By the time he hooks a pass back up top, Aldridge is wide open and the Clippers' weak-side defenders must choose between giving Aldridge a wide-open mid-range shot, or rotating and giving up a corner three-pointer.
On this play, the Clippers' Blake Griffin and Matt Barnes choose not to rotate, giving Aldridge the shot. But even though it's a mid-range look for the Trail Blazers, remember that it's a 52.5 percent shot for Aldridge—which is to say, equivalent to the average three-point shot.
By standards of efficiency, this is actually a great result in spite of its mid-range location.
Lillard is also an underrated passer in this regard. Though he makes the dish look easy, it's actually a very difficult pass. Not only does he throw it perfectly on target, but he does it at an extreme distance.
Now, you might be thinking: Wouldn't it be better for Aldridge to pop to the three-point line? Theoretically this is the same play, yet with a bonus point attached.
But not only does that make the pass even tougher for Lillard, it also adds a layer of difficulty to any subsequent Aldridge passes. It's easier to operate as a passer from a more centralized location on the floor, and the shorter distance on any Aldridge pass cuts the leeway on rotation time. If the defense isn't timed up perfectly, there's usually an open shot available.
For some teams, the strategy is to simply allow mid-range shots, no matter how open. But in Aldridge's particular case, most teams understand that he's dangerous enough as a unguarded catch-and-shoot player that a contest of some kind is necessary.

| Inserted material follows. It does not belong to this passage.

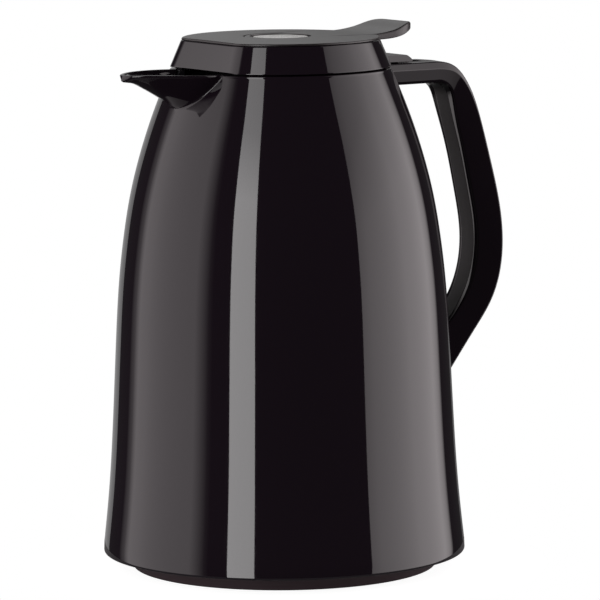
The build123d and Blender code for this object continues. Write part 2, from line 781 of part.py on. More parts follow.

If Aldridge were to simply pass the ball every time he sensed a contest, teams would merely stunt at him before recovering back to their original men. This is why, for the health of the offense, it's usually worthwhile for him to shoot guarded jumpers.
On this Mo Williams-Aldridge pick-and-pop, two Oklahoma City Thunder defenders converge on Williams. He makes the appropriate pass to Aldridge, and Aldridge squares up to shoot. Except Oklahoma City's Serge Ibaka rotates, putting up a hand as Aldridge lets it go.
If Damian Lillard were to slide a bit to his right, he would be wide open. But this is the beauty of the Aldridge pick-and-pop. Defenses know he can knock it down even when guarded and are therefore sometimes overzealous in rotation.
This time, Aldridge shoots:
Now let's counter with this example. After Williams draws two, we can see the same sort of defensive setup developing. Jamal Crawford begins to fly off a corner three-point shooter to get to Aldridge, leaving Griffin to guard both Robin Lopez and C.J. McCollum.
Griffin actually has the same instinct, but retreats once he sees Crawford doing the same. Because Lopez has now snuck underneath the rim, he can't quite leave him completely to guard McCollum. He's in an awkward in-between, leaving Aldridge with an easy pass to McCollum.
Griffin is late on the closeout, and McCollum knocks it down.
It's not often that teams possess dual threats at both the point guard and power forward positions: Lillard can get to the rack and play the pick-and-roll perfectly, while Aldridge can shoot it on the catch and make the right read if a defense over-rotates.
This is the crux of the Trail Blazers offense, and is a large part of what has made them successful this season. The natural advantage of the pick-and-roll is that, for at least a brief moment, it puts the defense on its heels. There's a layer of communication that can throws things off, and the offense has a chance to capitalize.
The best defenses simply minimize these windows of vulnerability, but ultimately they're always there. In Portland, Lillard and Aldridge have become so good at recognizing, reading and reacting properly that it rarely matters how perfect the defense is.
Offense will always have a natural advantage over defense in this regard, and Lillard and Aldridge only amplify that in Portland.